Details for this upcoming year (2023) will be announced shortly.  Previous years saw the KOE marching parade embark on Fat Tuesday through the French Quarter on a predetermined route accompanied by the Treme Brass Band. As the members proceed throughout the streets, many revelers lined up to catch a glimpse of the outlandish costumed members hoping to catch a prized throw.  Along the way they stop for TV/newspaper crews and for fans to snap photos.

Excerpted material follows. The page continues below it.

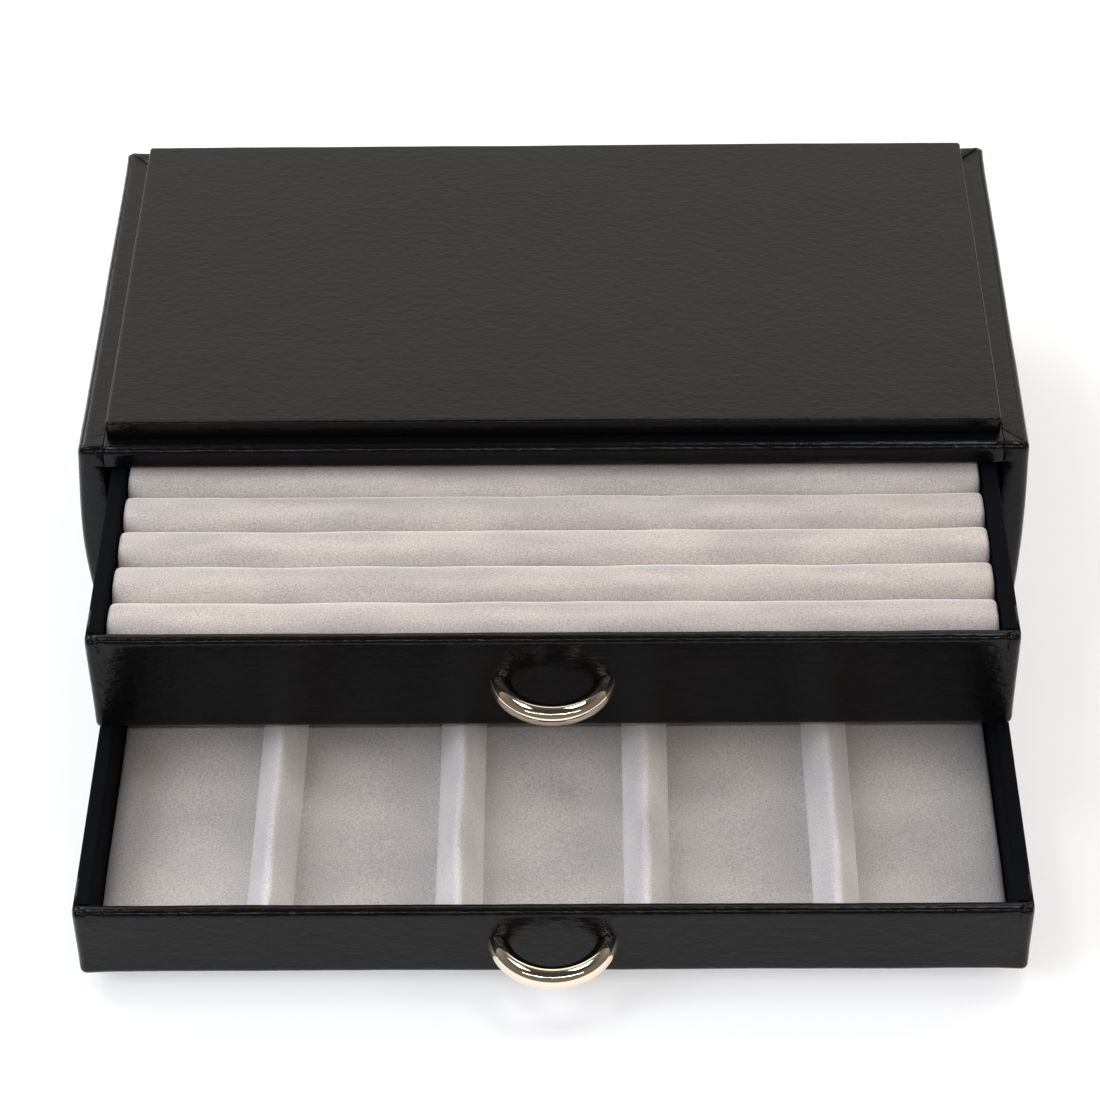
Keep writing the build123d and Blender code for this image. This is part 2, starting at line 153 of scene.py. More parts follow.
felt_nap = 0.4               # mm, the nap's tufts
felt_relief = 0.08           # mm, their height

felt, tree, shader = new_finish(
    "black_felt", "141415", {"Roughness": 0.95, "Sheen Weight": 0.15, "Sheen Roughness": 0.5}
)
nap = add_node(
    tree,
    "TexNoise",
    {"Scale": 1.0, "Vector": place_in_mm(tree, (felt_nap,) * 3), "Detail": 3.0},
)
relief = add_node(tree, "Bump", {"Height": nap.outputs["Fac"], "Distance": felt_relief * mm})
tree.links.new(relief.outputs["Normal"], shader.inputs["Normal"])
finish_nodes(["base_cloth"], felt)

# === Case leather =================================================================================
# Smooth black calf leather, about 1 mm thick, glued round the boards: rail, sill, sides and back.
# It is folded over the top ledge with mitred corners and turned in round the mouths of both bays.
# From here to the table, lengths are in millimetres.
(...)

As soon as the Mardi Gras is over the Captain and lieutenants begin work on the next year's theme and activities.

Timeline of the KOE

 1998 "Krewe of Elvis" KOE was founded by Craig Imboden and Chip Curley.
 1999 "Krewe of Elvis" KOE celebrates its 1st Lundi Gras Party and Parade during Carnival.
 2000 "Krewe of Elvis" KOE celebrates the Y2k.  Famous trading "throws" become part of the tradition at Lundi Gras Party.
 2002 "Krewe of Elvis" KOE changes its theme to "American trilogy" after the bombing off the Trade Centers in New York. Most participants sport red, white and blue costumes.
 2003 "Krewe of Elvis" KOE unveils its first ever mass-produced medallion beads for their parade.
 2004 "Krewe of Elvis" KOE  officially changes its name to KOE.  Founder Chip Curley resigns from the Krewe. Craig Imboden restructures the Krewe with officers to be more like true Krewes.
 2005 KOE begins a new era with non Elvis-related themes with "Mardi Gras in New Orleans" blazing the way for new costuming.
 2010 KOE celebrates its 10th anniversary as a Krewe. 
 2011 KOE begins to parade with Police escorts and proceeded by the Treme Brass Band.
 2014 KOE Captain Craig Imboden and Maureen Pimley become co-captains of the KOE.
 2016 KOE begins to hold Friday evening Balcony party for their members.
 2017 KOE Co-Captain Craig Imboden resigns from his position. Maureen Pimley is joined by Sandra Briggs as co-Captain.
 2018 KOE celebrates its 20th year in New Orleans.
 2020 KOE welcomes a new Captain, the mysterious Al Rider.
 2023 KOE will celebrate its 25th year with a special throwback theme.